Большевики также употребляли термин «народность», хотя и реже этнографов. Этнографы иногда называли народностью простонародье (например, русское крестьянство), а иногда – народ в общем смысле, в то время как для большевиков этот термин обычно связывался с «отсталостью». В языке Ленина слово «народность» обычно обозначало менее развитый народ, лишенный национального самосознания, – народ на докапиталистической или раннекапиталистической стадии исторического развития, еще не сформировавший «буржуазно-демократического националистического движения»[122]
. Ленин часто называл этим термином инородцев, например описывая «русификацию нерусских народностей». В начале Первой мировой войны, развивая свое положение о связях между империализмом и национализмом, он применял этот термин к «угнетенным народностям» европейских колоний[123].Употребление Лениным терминов «народность» и «национальность» было далеко не систематичным, но до некоторой степени отражало идеи Виссариона Белинского, радикального социального мыслителя и литературного критика. В 1840‐х годах в своей прославленной статье о русской истории Белинский утверждал, что народность и национальность представляют два разных уровня национального развития. Белинский объяснял: народность – отражение «народной жизни»; «народ» имеет общий язык и культуру, но лишен определенного национального самосознания. Напротив, национальность присуща развитой культурной нации, чьи представители обладают национальным самосознанием, а также национальным языком и культурой[124]

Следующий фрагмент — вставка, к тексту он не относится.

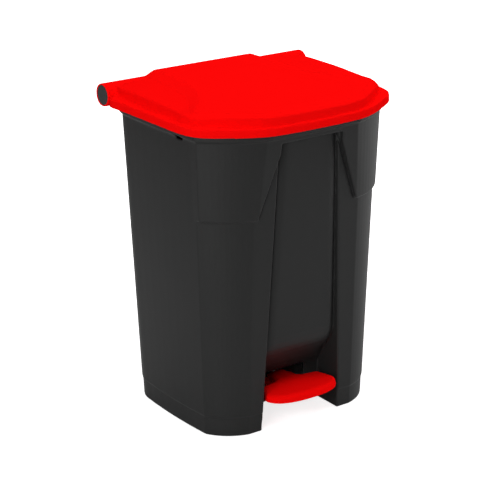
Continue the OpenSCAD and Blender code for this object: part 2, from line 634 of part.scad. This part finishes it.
// ---------- rod guide and rear cover ----------
module rod_guide() color(col_white) in_frame() difference() {
  union() {
    translate([-14, chan_y + 0.05, GUIDE_Z - 22]) cube([28, 4, 44]);
    translate([-12, chan_y + 0.05, GUIDE_Z - 9]) cube([24, 26, 18]);
  }
  // slot with room for the rod's sway
  translate([-rod_r - 0.5, rod_y - 5, GUIDE_Z - 20]) cube([2*rod_r + 1, 10.5, 40]);
  for (z = GUIDE_SCREW_Z) translate([0, 0, z]) y_cyl(clear_r, chan_y - 2, chan_y + 12, 32);
}
module rod_guide_screws() color(col_steel) in_frame()
  for (z = GUIDE_SCREW_Z) translate([0, chan_y, z]) {
    y_cyl(shank_r, -5.5, 4.2);
    y_cyl(head_r, 4.1, 6.2);
  }
module rear_cover() color(col_tub) in_frame() difference() {
  union() {
    translate([-64, back_y + 0.05, 44]) cube([128, 2.6, 502]);
    // stiffening ribs that locate the cover in the channel
    for (x = [-46.5, 44.5]) translate([x, back_y - 8, 52]) cube([2, 8.2, 486]);
  }
  both() at_back(COVER_SCREWS) y_cyl(clear_r, back_y - 1, back_y + 6, 32);
  // vents
  for (z = [130:60:490]) translate([-20, back_y - 2, z]) cube([40, 8, 5]);
}
module rear_cover_screws() color(col_steel) in_frame()
  both() at_back(COVER_SCREWS) translate([0, back_y, 0]) back_screw(2.7);

// ---------- rubber parts ----------
// side is -1 for left, 1 for right
module foot(place, side) color(col_rubber) in_frame()
  translate([side*place[0], place[1], -base_drop]) {
    cylinder(r1 = 12.6, r2 = 14, h = 1.2, $fn = 48);
    z_cyl(14, 1.19, 1.95 + base_drop, 48);
  }
module foot_front_left() foot(FEET[0], -1);
module foot_front_right() foot(FEET[0], 1);
module foot_rear_left() foot(FEET[1], -1);
module foot_rear_right() foot(FEET[1], 1);
module lid_bumpers() color(col_rubber) in_frame() at_pairs(BUMPERS) {
  translate([0, 0, rim_z + 0.15]) cylinder(r1 = 3.4, r2 = 4.4, h = 1.5, $fn = 36);
  z_cyl(6.5, rim_z + 1.6, bumper_top - rim_z - 1.65, 36);
}

body_shell();
lid_shell();
hinge_bracket_left();
hinge_bracket_right();
hinge_bracket_screws();
hinge_pin_left();
hinge_pin_right();
lid_crank();
lid_crank_screws();
crank_pin();
crank_pin_clips();
pedal();
pedal_lever();
pedal_screws();
pivot_bracket();
pivot_bracket_screws();
pedal_axle();
axle_clips();
pivot_spacers();
lift_rod();
clevis_pin();
clevis_clips();
rod_guide();
rod_guide_screws();
rear_cover();
rear_cover_screws();
lid_bumpers();
foot_front_left();
foot_front_right();
foot_rear_left();
foot_rear_right();
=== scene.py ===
"""Pedal bin with a dark tub and a red lid: materials, softened edges and a pale studio.

Metres, +Z up. The bin stands on z = 0 with its front towards -Y and its left side towards -X.
All the pieces come from the CAD frame.
"""
import json
import math

import bpy
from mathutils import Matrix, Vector

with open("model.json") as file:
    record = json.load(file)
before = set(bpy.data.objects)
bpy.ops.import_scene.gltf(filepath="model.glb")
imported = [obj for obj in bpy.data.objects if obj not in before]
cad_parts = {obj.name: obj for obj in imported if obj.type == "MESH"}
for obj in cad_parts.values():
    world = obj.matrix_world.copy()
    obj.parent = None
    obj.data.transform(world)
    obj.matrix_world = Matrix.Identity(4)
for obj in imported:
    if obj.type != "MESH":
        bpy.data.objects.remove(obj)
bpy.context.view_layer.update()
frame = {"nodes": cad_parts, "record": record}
nodes = frame["nodes"]
scene = bpy.context.scene


# ---------------------------------------------------------------- materials
GRAIN_DEPTH = 0.0002


def add_grain(tree, shader, strength, scale):
    """Give the surface a fine noise bump."""
    coords = tree.nodes.new("ShaderNodeTexCoord")
    noise = tree.nodes.new("ShaderNodeTexNoise")
    noise.inputs["Scale"].default_value = scale
    noise.inputs["Detail"].default_value = 3.0
    bump = tree.nodes.new("ShaderNodeBump")
    bump.inputs["Strength"].default_value = strength
    bump.inputs["Distance"].default_value = GRAIN_DEPTH
    tree.links.new(coords.outputs["Object"], noise.inputs["Vector"])
    tree.links.new(noise.outputs["Fac"], bump.inputs["Height"])
    tree.links.new(bump.outputs["Normal"], shader.inputs["Normal"])


def principled(name, color, roughness, specular, metallic=0.0, grain=0.0, grain_scale=900.0):
    material = bpy.data.materials.new(name)
    material.use_nodes = True
    tree = material.node_tree
    shader = tree.nodes["Principled BSDF"]
    shader.inputs["Base Color"].default_value = (*color, 1.0)
    shader.inputs["Roughness"].default_value = roughness
    shader.inputs["Metallic"].default_value = metallic
    shader.inputs["Specular IOR Level"].default_value = specular
    if grain:
        add_grain(tree, shader, grain, grain_scale)
    return material


# material slot: look
SLOT_LOOKS = {
    "tub_plastic": dict(color=(0.0168, 0.0170, 0.0169), roughness=0.5, specular=0.22, grain=0.06),
    "lid_plastic": dict(color=(0.97, 0.0026, 0.0026), roughness=0.6, specular=0.0, grain=0.03),
    "steel": dict(color=(0.58, 0.59, 0.60), roughness=0.38, specular=0.5, metallic=1.0),
    "white_plastic": dict(color=(0.78, 0.78, 0.75), roughness=0.45, specular=0.4),
    "rubber": dict(color=(0.016, 0.016, 0.016), roughness=0.85, specular=0.2,
                   grain=0.2, grain_scale=500.0),
}
materials = {slot: principled(slot, **look) for slot, look in SLOT_LOOKS.items()}
dark_pin = principled("dark_pin", color=(0.03, 0.03, 0.03), roughness=0.45, specular=0.35)

slot_of_node = {part["node"]: part["material_slot"] for part in frame["record"]["subparts"]}
for name, piece in nodes.items():
    slot = slot_of_node.get(name, "tub_plastic")
    # hinge pins look dark whatever their slot
    material = dark_pin if name.startswith("hinge_pin") else materials[slot]
    piece.data.materials.clear()
    piece.data.materials.append(material)


# ---------------------------------------------------------------- edges
# Moulded pieces. voxel: grid size; rounds: smoothing passes; keep: share of faces kept.
MOULDED = {
    "body_shell": dict(voxel=0.0015, rounds=5, keep=0.25),
    "lid_shell": dict(voxel=0.0015, rounds=9, keep=0.5),
    "pedal": dict(voxel=0.0009, rounds=7),
}
SHARP_ANGLE = math.radians(32)  # edges steeper than this stay crisp on the other pieces


def soften(piece, voxel, rounds, keep=1.0):
    """Rebuild the skin on a fine grid and relax it, so that every edge gets a small radius."""
    skin = piece.modifiers.new("skin", "REMESH")
    skin.mode = "VOXEL"
    skin.voxel_size = voxel
    skin.adaptivity = 0.0
    skin.use_smooth_shade = True
    relax = piece.modifiers.new("relax", "SMOOTH")
    relax.factor = 0.5
    relax.iterations = rounds
    if keep < 1.0:
        thin = piece.modifiers.new("thin", "DECIMATE")
        thin.ratio = keep


def shade_by_angle(piece):
    # faces left flat would keep their edges sharp at any angle
    for face in piece.data.polygons:
        face.use_smooth = True
    bpy.context.view_layer.objects.active = piece
    for other in bpy.context.selected_objects:
        other.select_set(False)
    piece.select_set(True)
    bpy.ops.object.shade_smooth_by_angle(angle=SHARP_ANGLE)
    piece.select_set(False)


for name, piece in nodes.items():
    if name in MOULDED:
        soften(piece, **MOULDED[name])
    else:
        shade_by_angle(piece)


# ---------------------------------------------------------------- floor
FLOOR_SIZE = 14.0
FLOOR_Z = -0.0004  # just under the bin, so that the two never coincide
HIDDEN_CENTRE = dict(X=0.024, Y=0.036)  # patch underneath the tub
HIDDEN_HALF = dict(X=0.164, Y=0.074)
GLOW_DISTANCE = (0.5, 1.6)  # from the origin; the glow rises between these
GLOW_STRENGTH = (0.79, 1.1)  # near, far


def camera_switch(tree, output, unseen, seen):
    """Show one shader to the camera and use another for all other rays."""
    path = tree.nodes.new("ShaderNodeLightPath")
    mix = tree.nodes.new("ShaderNodeMixShader")
    tree.links.new(path.outputs["Is Camera Ray"], mix.inputs["Fac"])
    tree.links.new(unseen.outputs[0], mix.inputs[1])
    tree.links.new(seen.outputs[0], mix.inputs[2])
    tree.links.new(mix.outputs[0], tree.nodes[output].inputs["Surface"])


def math_node(tree, operation, *values):
    """Add a math node fed by numbers or sockets, and return its output."""
    node = tree.nodes.new("ShaderNodeMath")
    node.operation = operation
    for socket, value in zip(node.inputs, values):
        if isinstance(value, (int, float)):
            socket.default_value = value
        else:
            tree.links.new(value, socket)
    return node.outputs[0]


def glow_strength(tree):
    """Glow that grows with distance and is off on the patch hidden underneath the tub."""
    geometry = tree.nodes.new("ShaderNodeNewGeometry")
    position = geometry.outputs["Position"]
    split = tree.nodes.new("ShaderNodeSeparateXYZ")
    tree.links.new(position, split.inputs[0])
    within = []
    for axis, centre in HIDDEN_CENTRE.items():
        offset = math_node(tree, "SUBTRACT", split.outputs[axis], centre)
        distance = math_node(tree, "ABSOLUTE", offset)
        within.append(math_node(tree, "LESS_THAN", distance, HIDDEN_HALF[axis]))
    hidden = math_node(tree, "MULTIPLY", *within)

    # stronger far away, where the lamps no longer reach
    away = tree.nodes.new("ShaderNodeVectorMath")
    away.operation = "LENGTH"
    tree.links.new(position, away.inputs[0])
    rise = tree.nodes.new("ShaderNodeMapRange")
    tree.links.new(away.outputs["Value"], rise.inputs["Value"])
    for side, values in (("From", GLOW_DISTANCE), ("To", GLOW_STRENGTH)):
        rise.inputs[side + " Min"].default_value = values[0]
        rise.inputs[side + " Max"].default_value = values[1]
    visible = math_node(tree, "SUBTRACT", 1.0, hidden)
    return math_node(tree, "MULTIPLY", visible, rise.outputs["Result"])


def floor_material():
    """Pale sheet that glows when seen directly, so that only a faint contact shadow shows."""
    material = bpy.data.materials.new("floor")
    material.use_nodes = True
    tree = material.node_tree
    tree.nodes.remove(tree.nodes["Principled BSDF"])
    pale = tree.nodes.new("ShaderNodeBsdfDiffuse")
    pale.inputs["Color"].default_value = (0.9, 0.9, 0.9, 1)
    glow = tree.nodes.new("ShaderNodeEmission")
    glow.inputs["Color"].default_value = (1, 1, 1, 1)
    tree.links.new(glow_strength(tree), glow.inputs["Strength"])
    lit = tree.nodes.new("ShaderNodeAddShader")
    tree.links.new(pale.outputs[0], lit.inputs[0])
    tree.links.new(glow.outputs[0], lit.inputs[1])
    camera_switch(tree, "Material Output", unseen=pale, seen=lit)
    return material


bpy.ops.mesh.primitive_plane_add(size=FLOOR_SIZE, location=(0, 0, FLOOR_Z))
floor = bpy.context.object
floor.name = "floor"
floor.data.materials.append(floor_material())


# ---------------------------------------------------------------- light
def white_background(node, strength):
    node.inputs["Color"].default_value = (1, 1, 1, 1)
    node.inputs["Strength"].default_value = strength
    return node


world = bpy.data.worlds.new("world")
scene.world = world
world.use_nodes = True
sky = world.node_tree
ambient = white_background(sky.nodes["Background"], strength=0.02)
backdrop = white_background(sky.nodes.new("ShaderNodeBackground"), strength=1.3)
camera_switch(sky, "World Output", unseen=ambient, seen=backdrop)

LIGHT_TARGET = Vector((0, 0, 0.35))
# name, place, width, height, power in watts
SOFTBOXES = [
    ("top", (0.0, 0.0, 3.0), 3.0, 3.0, 64.0),
    ("top_front", (0.0, -2.2, 2.6), 2.4, 2.0, 4.0),
    ("left_front", (-2.6, -1.6, 1.2), 1.6, 2.0, 47.0),
    ("right", (3.0, -0.8, 1.2), 2.0, 2.2, 46.0),
    ("right_rear", (2.4, 2.0, 1.3), 2.0, 2.2, 17.0),
]


def place(name, data, location):
    item = bpy.data.objects.new(name, data)
    scene.collection.objects.link(item)
    item.location = location
    return item


for name, location, width, height, power in SOFTBOXES:
    light = bpy.data.lights.new(name, "AREA")
    light.shape = "RECTANGLE"
    light.size = width
    light.size_y = height
    light.energy = power
    softbox = place(name, light, location)
    softbox.rotation_mode = "QUATERNION"
    aim = LIGHT_TARGET - Vector(location)
    softbox.rotation_quaternion = aim.to_track_quat("-Z", "Y")

# ---------------------------------------------------------------- camera
# long lens, looking down from the front left
lens = bpy.data.cameras.new("camera")
lens.sensor_width = 36.0
lens.lens = 127.0
lens.clip_start = 0.1
lens.clip_end = 50.0
camera = place("camera", lens, (-1.9149, -2.65055, 1.5084))
camera.rotation_euler = (math.radians(69.9), 0.0, math.radians(-35.6))
scene.camera = camera

scene.view_settings.view_transform = "Standard"
scene.view_settings.look = "None"
scene.view_settings.exposure = 0.0
scene.view_settings.gamma = 1.0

. Как и Николай Надеждин, Белинский в своем определении народности испытал влияние немецкого романтизма начала XIX века. Но он не разделял надеждинского восхищения народностью, а, наоборот, ставил национальную культуру выше народной, доказывая, что первая (основанная на последней) имеет смысл для «просвещенного человечества» в целом[125].Имперские этнографы разделяли с большевиками тот взгляд, что человечество эволюционирует в порядке прохождения стадий исторического развития. Кроме того, видные представители обеих групп считали экономические структуры и отношения детерминантами культурных и социальных форм и движущей силой изменений. Эта общность идей не была случайной. Некоторые из антропологических теорий, сформировавших русскую этнографию в конце XIX века, вдохновляли также Маркса и Энгельса. Маркс с большим интересом читал Льюиса Генри Моргана с его идеями периодизации «прогресса в истории человечества», и русские этнографы тоже обсуждали эти идеи. Культурно-эволюционистские теории Эдварда Б. Тайлора – особенно его положение, что все народы независимо от расы проходят одни и те же стадии «дикости, варварства и цивилизации», – повлияли и на работу Энгельса по истории культуры, и на идеи русских этнографов о стадиях культурного развития (Тайлор в 1880‐х годах жил в Петербурге и сотрудничал с членами Отделения этнографии)[126]

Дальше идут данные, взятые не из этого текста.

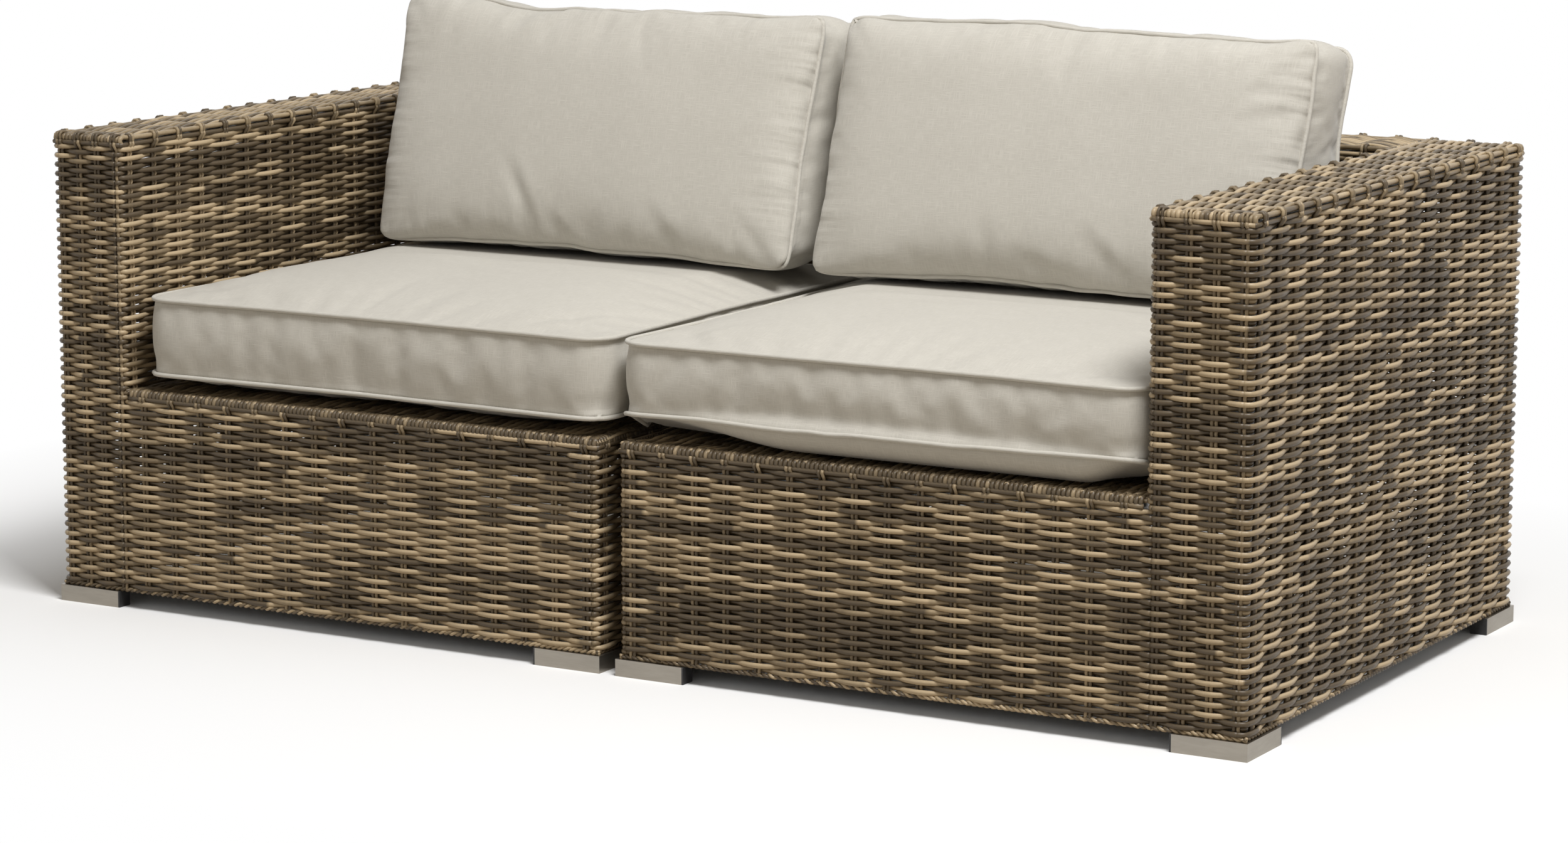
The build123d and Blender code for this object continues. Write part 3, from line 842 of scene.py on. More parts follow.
def panel_direction(module, way, main, cross):
    return lay(module, way, main, cross, 0.0) - lay(module, way, 0.0, 0.0, 0.0)


def turn_down(module, run, height, edges, ends, arc):
    """Lengthens strands over the rim at each edge where ends says so, by the arc's points."""
    inset, drop = np.array(arc).T
    for edge, sign, turned in zip(edges, (1, -1), ends):
        if turned:
            arcs = ((edge + sign * inset)[::sign], (module["top"] - drop)[::sign])
            run, height = (
                np.concatenate([np.broadcast_to(part, (len(line), len(part))), line][::sign], 1)
                for part, line in zip(arcs, (run, height))
            )
    return run, height


def flat_strands(tubes, module, way, columns, marks, level, swing, ends, seed, rings, radii):
    """Strands side by side along a flat panel, waving over and under its stakes. ends says
    at which end they turn down over the rim."""
    distances, counts = zip(*marks)
    start, stop = (
        edge + sign * top_turn * turned
        for edge, sign, turned in zip((distances[0], distances[-1]), (1, -1), ends)
    )
    span = np.interp((start, stop), distances, counts)
    steps = max(1, int(round(abs(span[1] - span[0]) * rings)))
    stakes = np.linspace(span[0], span[1], steps + 1)
    along = np.interp(stakes, counts, distances)
    edge = np.minimum(along - start if ends[0] else 1.0, stop - along if ends[1] else 1.0)
    fade = ease(np.clip(np.broadcast_to(edge, along.shape) / corner_fade, 0.0, 1.0))
    rows = np.arange(len(columns))[:, None]
    wave = np.sin(math.pi * (stakes[None, :] + rows)) * fade
    height = level + swing * wave + (top_inset - rim_arc[-1][1]) * (1 - fade)
    edges = (distances[0], distances[-1])
    main = np.broadcast_to(along, height.shape)
    main, height = turn_down(module, main, height, edges, ends, rim_arc)
    cross = np.array(columns)[:, None] + np.zeros_like(height)
    centre = lay(module, way, main, cross, height)
    out = np.broadcast_to(panel_direction(module, way, 0.0, 1.0), centre.shape)
    tone = top_tone[0] + top_tone[1] * strand_tone(main, rows + 11.0, seed)
    tubes.add(centre, out, *radii, tone)


def flat_stakes(tubes, module, way, places, numbers, columns, level, ends, edges, seed):
    """Stake pairs across a flat panel, under each crest and over the strands between. ends
    says at which edge they come up over a rim."""
    rows = np.arange(len(columns))[None, :]
    numbers = np.asarray(numbers, float)[:, None]
    height = level - stake_swing * np.sin(math.pi * (numbers + 0.5 + rows))
    cross = np.broadcast_to(columns, height.shape)
    cross, height = turn_down(module, cross, height, edges, ends, stake_arc)
    for offset in (-stake_spread, stake_spread):
        main = np.asarray(places)[:, None] + offset + np.zeros_like(height)
        centre = lay(module, way, main, cross, height)
        out = np.broadcast_to(panel_direction(module, way, 1.0, 0.0), centre.shape)
        mark = numbers * stake_tone_step + (top_tone_gap if offset > 0 else 0.0)
        tone = stake_tone(mark, seed + 40.0)
        tubes.add(centre, out, stake_radius, stake_radius, tone, thin_sides)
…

.Но у этнографов и большевиков были разные представления об эволюционном развитии, и они описывали эволюционизм в разных терминах. Штернберг и другие последователи культурно-эволюционистской школы пытались картографировать народности империи соответственно месту каждой из них на «всемирной лестнице культуры». Этнографы спорили о том, какие народы считать народностями (объединенные языком, культурой, религией или физическим типом или только обладающие национальным самосознанием), и пытались понять процесс сплочения племен в народности. Ленин и другие большевистские теоретики, напротив, утверждали, что разные типы этноисторических групп соответствуют разным стадиям социально-экономической организации, перечисленным Марксом и Энгельсом, – первобытному коммунизму, феодализму, капитализму, социализму и коммунизму. Ленин писал о родах и племенах «феодальной эпохи», о возникновении и развитии народностей, национальностей и наций в условиях капитализма. (Но только в 1920‐х и 1930‐х годах эти термины стали систематически связываться с конкретными стадиями развития в марксистской теории.) Этнографы опирались на работы британских и американских культурных эволюционистов, чтобы понять связь между «современными» культурами и их «первобытными» предшественницами, и изучали то, что марксистские мыслители считали частью надстройки, – культуру, структуры родства и язык. Большевики же больше всего интересовались социально-экономическими условиями, порождающими различные типы национальных движений. Ленин считал, что национальные движения могут быть прогрессивными силами перемен на позднефеодальной и раннекапиталистической стадиях развития общества, но становятся реакционными на позднекапиталистической и социалистической стадиях.